EE|Times: Apple v. Samsung kicks off innovation debates

The Apple v. Samsung case now starting here has already raised two broad questions: What’s the line between aggressive benchmarking and copying of a competitor’s product? And what’s the line between filing patents that are relevant to evolving standards and ones that are intentional submarines?

In opening statements this morning, Apple attorneys showed detailed Samsung reports extending over more than 100 pages. They compared existing Samsung handsets to the iPhone on a feature-by-feature basis making recommendations on each page suggesting Samsung adopt iPhone techniques.

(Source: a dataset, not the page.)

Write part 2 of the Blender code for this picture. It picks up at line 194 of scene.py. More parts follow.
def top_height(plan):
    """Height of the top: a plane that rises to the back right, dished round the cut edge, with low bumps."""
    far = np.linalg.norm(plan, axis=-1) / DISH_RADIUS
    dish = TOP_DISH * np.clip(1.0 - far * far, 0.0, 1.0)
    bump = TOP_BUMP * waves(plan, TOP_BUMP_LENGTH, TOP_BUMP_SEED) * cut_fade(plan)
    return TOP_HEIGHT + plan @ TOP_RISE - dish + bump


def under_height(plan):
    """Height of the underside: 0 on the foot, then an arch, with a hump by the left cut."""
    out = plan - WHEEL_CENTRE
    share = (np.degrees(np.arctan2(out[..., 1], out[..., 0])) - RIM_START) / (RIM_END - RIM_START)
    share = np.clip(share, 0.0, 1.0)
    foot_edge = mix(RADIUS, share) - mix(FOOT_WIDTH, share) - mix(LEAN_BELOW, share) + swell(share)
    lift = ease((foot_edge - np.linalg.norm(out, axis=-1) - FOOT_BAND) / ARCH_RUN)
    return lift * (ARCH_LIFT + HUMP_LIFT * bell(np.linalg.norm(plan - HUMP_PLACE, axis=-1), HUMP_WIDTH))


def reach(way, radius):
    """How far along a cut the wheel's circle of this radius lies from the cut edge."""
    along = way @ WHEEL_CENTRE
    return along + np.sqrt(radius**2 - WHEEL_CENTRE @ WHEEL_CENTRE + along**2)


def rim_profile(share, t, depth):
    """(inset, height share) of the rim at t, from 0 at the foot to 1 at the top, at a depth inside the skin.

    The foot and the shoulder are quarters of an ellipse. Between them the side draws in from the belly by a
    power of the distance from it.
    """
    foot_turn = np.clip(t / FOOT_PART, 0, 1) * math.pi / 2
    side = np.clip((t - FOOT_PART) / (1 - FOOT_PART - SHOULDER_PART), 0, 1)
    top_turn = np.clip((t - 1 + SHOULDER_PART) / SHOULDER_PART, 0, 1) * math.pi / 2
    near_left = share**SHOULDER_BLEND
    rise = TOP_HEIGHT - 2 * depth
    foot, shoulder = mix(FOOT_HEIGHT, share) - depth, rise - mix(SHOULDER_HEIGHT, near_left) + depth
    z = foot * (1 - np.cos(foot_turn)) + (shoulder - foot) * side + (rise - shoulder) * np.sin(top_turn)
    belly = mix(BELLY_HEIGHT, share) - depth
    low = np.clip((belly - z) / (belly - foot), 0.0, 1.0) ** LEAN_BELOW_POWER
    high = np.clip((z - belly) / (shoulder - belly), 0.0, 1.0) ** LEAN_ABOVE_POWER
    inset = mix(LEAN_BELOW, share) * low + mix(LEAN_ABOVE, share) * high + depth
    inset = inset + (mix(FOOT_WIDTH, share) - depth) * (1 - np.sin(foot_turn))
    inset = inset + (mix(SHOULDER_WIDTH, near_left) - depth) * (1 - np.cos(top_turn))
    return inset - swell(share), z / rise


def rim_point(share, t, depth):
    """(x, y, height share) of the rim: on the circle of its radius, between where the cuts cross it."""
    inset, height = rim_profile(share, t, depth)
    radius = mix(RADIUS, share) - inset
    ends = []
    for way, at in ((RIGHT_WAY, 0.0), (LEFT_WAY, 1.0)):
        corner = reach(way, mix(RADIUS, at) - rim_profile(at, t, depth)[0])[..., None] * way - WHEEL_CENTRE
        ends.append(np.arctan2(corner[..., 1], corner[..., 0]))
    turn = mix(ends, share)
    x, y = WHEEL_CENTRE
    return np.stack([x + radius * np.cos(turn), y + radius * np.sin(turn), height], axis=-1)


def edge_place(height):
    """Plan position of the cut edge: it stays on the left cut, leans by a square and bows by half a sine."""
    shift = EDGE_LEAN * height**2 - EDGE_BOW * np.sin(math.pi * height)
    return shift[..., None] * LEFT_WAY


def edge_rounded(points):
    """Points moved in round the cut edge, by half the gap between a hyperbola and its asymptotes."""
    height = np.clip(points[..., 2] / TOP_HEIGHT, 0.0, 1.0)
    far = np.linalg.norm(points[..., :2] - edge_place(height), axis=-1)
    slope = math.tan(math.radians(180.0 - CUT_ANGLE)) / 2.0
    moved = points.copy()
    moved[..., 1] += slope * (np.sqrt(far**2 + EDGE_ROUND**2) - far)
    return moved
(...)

“The evidence will show Samsung has taken our property,” said Harold McElhinny, Apple’s lead attorney.

“Samsung will say we didn’t copy, we benchmarked and everybody in electronics benchmarks–even Apple benchmarks, but benchmarking had a very special meaning at Samsung,” McElhinny said.

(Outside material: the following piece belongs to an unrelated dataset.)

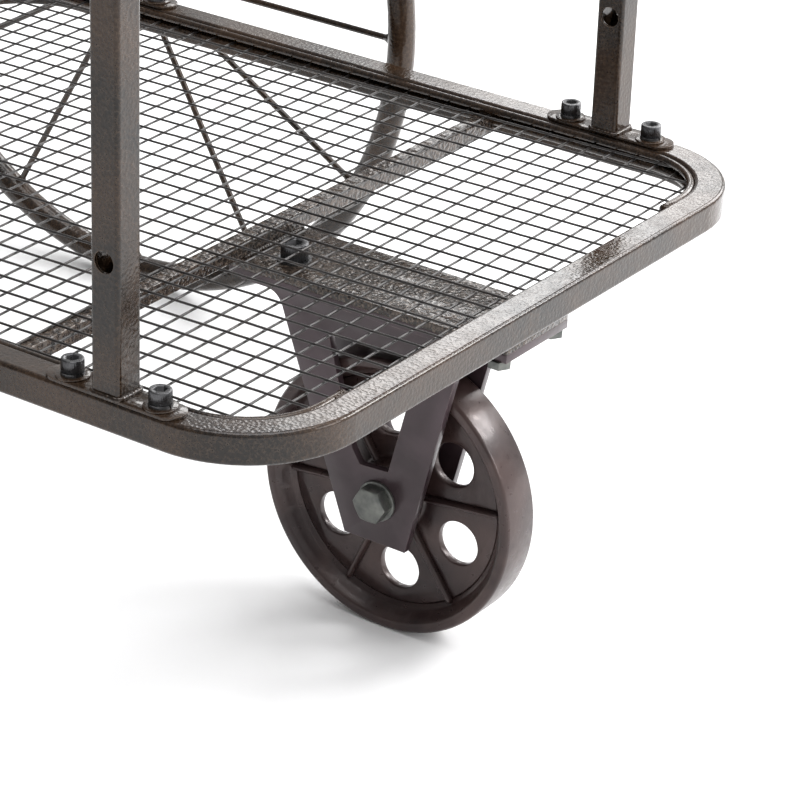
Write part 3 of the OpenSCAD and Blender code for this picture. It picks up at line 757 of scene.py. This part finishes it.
def make_stage():
    """A pale floor, soft light from above, and lights that show in the gloss of the rails."""
    n = Nodes("floor")
    colour = n.blend(n.span(n.noise(1.5, 2), 0.3, 0.7, 0, 1), (0.9, 0.9, 0.905), (0.93, 0.93, 0.935))
    n.finish(colour, n.span(n.noise(60, 3), 0.3, 0.7, 0.55, 0.65), n.bump(n.noise(400, 2), 0.02 * MM), 0.0)
    reach = 12.0
    corners = [(sx * reach, sy * reach, 0) for sx, sy in ((-1, -1), (1, -1), (1, 1), (-1, 1))]
    mesh = bpy.data.meshes.new("floor")
    mesh.from_pydata(corners, [], [(0, 1, 2, 3)])
    mesh.materials.append(n.material)
    floor = bpy.data.objects.new("floor", mesh)
    bpy.context.collection.objects.link(floor)

    make_world()
    middle = (0, 0, 0.3)
    area_light("top_light", (0.3, 0.1, 2.8), middle, 2.4, 56)
    area_light("side_light", (2.4, 0.7, 1.2), middle, 1.0, 16)
    area_light("back_light", (0.4, 2.6, 1.5), (0.25, 0.2, 0.1), 1.5, 42)
    area_light("rail_light", (-1.1, 2.3, 1.5), (0.3, 0.0, 0.19), 0.75, 8)
    area_light("floor_light", (1.3, 1.4, 1.3), (0.95, 0.95, 0), 0.8, 28)


def make_world():
    """A white studio that is brighter behind the cart and on its caster side than on the near side."""
    world = bpy.data.worlds.new("studio")
    world.use_nodes = True
    tree = world.node_tree
    background = tree.nodes["Background"]
    place = tree.nodes.new("ShaderNodeTexCoord")
    dot = tree.nodes.new("ShaderNodeVectorMath")
    dot.operation = "DOT_PRODUCT"
    dot.inputs[1].default_value = Vector((0.75, 0.62, 0.2)).normalized()
    span = tree.nodes.new("ShaderNodeMapRange")
    span.interpolation_type = "SMOOTHSTEP"
    for socket, number in zip(("From Min", "From Max", "To Min", "To Max"), (-0.8, 0.5, 0.24, 1.0)):
        span.inputs[socket].default_value = number
    tree.links.new(place.outputs["Generated"], dot.inputs[0])
    tree.links.new(dot.outputs["Value"], span.inputs["Value"])
    tree.links.new(span.outputs["Result"], background.inputs["Strength"])
    background.inputs["Color"].default_value = (1.0, 1.0, 1.0, 1.0)
    bpy.context.scene.world = world
    bpy.context.scene.view_settings.view_transform = "Standard"


make_camera()
make_stage()
paint_frame()
for soft_node, soft_width in SOFTENED.items():
    soften(soft_node, soft_width)
for wire_seed, (tray, layer) in enumerate((t, k) for t in ("lower", "upper") for k in ("long", "cross")):
    wavy_wires(tray, layer, 20 + wire_seed)
upright_welds()
handle_welds()
tray_welds("lower")
tray_welds("upper")
crossbar_welds()
bracket_welds()
for wheel_side in SIDES:
    spoke_welds(wheel_side)
caster_ribs()
flange_screws()
threads()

“Samsung sold more than 22 million infringing phones and tablets in the U.S. using Apple’s inventions,” he claimed. “Samsung has taken sales away from Apple and will generate more than $2 billion in profit for Samsung that they made using our intellectual property,” he added.

Specifically Apple will seek $2.5 billion in damages, said to be a new watermark in infringement cases. It claims Samsung infringed utility and design patents on the user interface and product look and feel of both the iPhone and the iPad.

Separately, Apple also contends Samsung broke rules in industry standards groups by not declaring patents covering standards work until after the standard was completed. Specifically it claims two Samsung 3G patents were filed before ETSI standards were frozen, then not disclosed until two years later.

For its part, Samsung showed Apple’s detailed internal teardowns of Samsung S1 and Galaxy Tab products. In addition, it showed an email to Apple’s lead designer, Jonathan Ive, suggesting changes to the look of the iPhone before it was released based on the look and feel of a Sony handset.

“Being inspired by competing products and trying to develop better ones is not copying its competition and everybody does it,” said Charles Verhoeven, Samsung’s lead attorney.

Samsung showed examples of handsets and tablets released before the first iPhones and iPads but having a roughly similar look and feel.

“If you make something popular it doesn’t mean you can exclude other people from doing it,” Verhoeven said. “Apple didn’t invent the rectangular form factor you see, it didn’t invent the large touch screen,” he added.

He claimed as much as 26 percent of some iPad and iPhone bill of materials are for Samsung components. That includes the Retina display Apple heavily markets and is made exclusively by Samsung. “Who’s the innovator,” he asked.

Samsung’s opening statements conclude this afternoon.